Germane to the issue of Resource Control is Derivation. It is
regrettable that those who wanted to cause confusion sometimes
used Resource Control and Derivation interchangeably. The
distinction between Resource Control and Derivation is very
important to our understanding of the issues.
Derivation simply posits that if any mineral in any state is
exploited and it yields revenue, then a certain percentage of
that revenue shall be retained (given back) to that State on the
principle of derivation while the rest will accrue to the
Federation Account to be enjoyed by all the federating units.

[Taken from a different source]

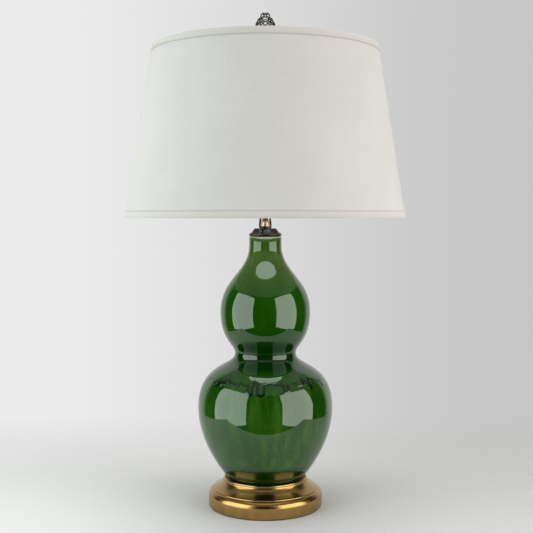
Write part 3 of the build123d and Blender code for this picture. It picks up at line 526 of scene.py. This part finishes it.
# %% Mix the greens
depth = clouds * 0.55 + streaks * 0.45
thin_green = glaze.colours(
    depth,
    (0.34, (0.0028, 0.031, 0.0006)),
    (0.50, (0.0095, 0.052, 0.0016)),
    (0.66, (0.0340, 0.100, 0.0075)),
)
thick_green = glaze.colours(
    clouds,
    (0.30, (0.0030, 0.034, 0.0008)),
    (0.52, (0.0070, 0.050, 0.0008)),
    (0.75, (0.0130, 0.064, 0.0014)),
)
# Round the waist the green is painted darker, in two steps: painted shade in the hollow between the
# bulbs.
above_waist = glaze.ramp(up, foot_z + 0.200, foot_z + 0.225)
painted_waist_shade = glaze.ramp(up, foot_z + 0.162, foot_z + 0.200) * (1 - above_waist)
greens = glaze.mix(curtain, thin_green, thick_green)
# Towards the neck the green turns lighter and yellower: partly thinner glaze, and partly painted light
# from the lampshade just above.
thin_and_lit_neck = glaze.ramp(up, foot_z + 0.300, foot_z + 0.385)
waist_low = glaze.ramp(up, foot_z + 0.180, foot_z + 0.196)
painted_waist_band = waist_low * glaze.ramp(up, foot_z + 0.222, foot_z + 0.242, 1.0, 0.0)
greens = glaze.mix(painted_waist_shade * 0.35, greens, (0.0012, 0.024, 0.0012))
greens = glaze.mix(painted_waist_band * 0.8, greens, (0.0004, 0.016, 0.0006))
# Just above the foot the green is painted darker: painted shade where the brass base keeps light off the
# clay.
painted_foot_shade = glaze.ramp(up, foot_z + 0.028, foot_z + 0.036, 1.0, 0.0)
greens = glaze.mix(painted_foot_shade * 0.85, greens, (0.0008, 0.012, 0.0006))
greens = glaze.mix(thin_and_lit_neck * 0.9, greens, (0.0420, 0.1000, 0.0060))
greens = glaze.mix(curtain_line * 0.95, greens, (0.0001, 0.008, 0.0003))
rim_share = glaze.ramp(up, neck_z - 0.0034, neck_z - 0.0014)
rimmed = glaze.mix(rim_share, greens, srgb(138, 138, 92))
glaze.feed("Base Color", rimmed)
ripple = glaze.noise(glaze.place((1, 1, 0.45)), 38, 2, 0.5)
runs = glaze.noise(glaze.place((1, 1, 0.16)), 110, 2, 0.5)
below_curtain = 1 - glaze.ramp(up, foot_z + 0.150, foot_z + 0.190)
relief = ripple * 0.9 + specks * 0.012 + curtain * 0.9 + runs * below_curtain * 0.10
relief = relief + curtain_line * 0.30
glaze.bump(relief, 0.0006, 0.55)
dress(gourd, glaze, "base", "green_glaze", "gourd_body")

# %% [markdown]
# ## The spun brass base
# A disc of brass is pressed over a wooden form while it spins, and a tool leaves a groove,
# a bead beside it and a raised lip. The outline has an arc for the shoulder, a nick for the
# groove and a roll for the lip, and a bevel softens the corners that are left.

# %% Spin the base
base_low, base_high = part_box("base_shell")
base_radius = base_high.x
shell_foot = base_low.z
lip_z = base_high.z
side_top = shell_foot + 0.015
groove_z = side_top + 0.0118
groove_radius = 0.0876
groove_width = 0.0008
groove_depth = 0.0010
tier_end = groove_z + groove_width + 0.0142
bead = 0.0015
cove_radius = groove_radius - groove_depth - bead
cove_z = groove_z + groove_width + bead
lip_radius = 0.0698
lip_width = 0.0056
deck_z = lip_z - 0.0043
shell_wall = 0.0012
hem = 0.009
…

Today, our constitution provides that 13 per cent of such
revenue will go to the derived source while the balance of 87
per cent will accrue to the Federation Account. This is
regardless of how, or by whom the mineral is mined. It was
therefore a wicked campaign of misinformation to suggest that by
Resource Control, the Niger Delta States wanted to keep back 100
per cent of the revenue derivable from their mineral deposits of
oil and gas.
I would like also to touch very briefly on the issue of
ownership. Obnoxious as some of the laws are that govern the
ownership of natural resources, the fact remains that today, all
minerals in, upon or under all of Nigeria's soil and waters,
belong to the Federal Government. It is the Federal Government
therefore that issues licences for their exploitation. Resource
Control has never challenged or conflicted with this law. All
that Resource Control seeks to do is more and more, and to the
extent that is possible, to vest the exploitation of these
minerals in capable indigenous companies.
As has been demonstrated, this will create local jobs bring
about the much needed transfer to technology and the development
of local skills; promote local entrepreneurship; accelerate the
pace of development and engender a sense of belonging and
involvement in the control of one's destiny. This is bound to
bring about peace and harmony and there can be nothing more
precious than that.
I thank you for listening and for having acquired a better
understanding of the Resource Control phenomenon.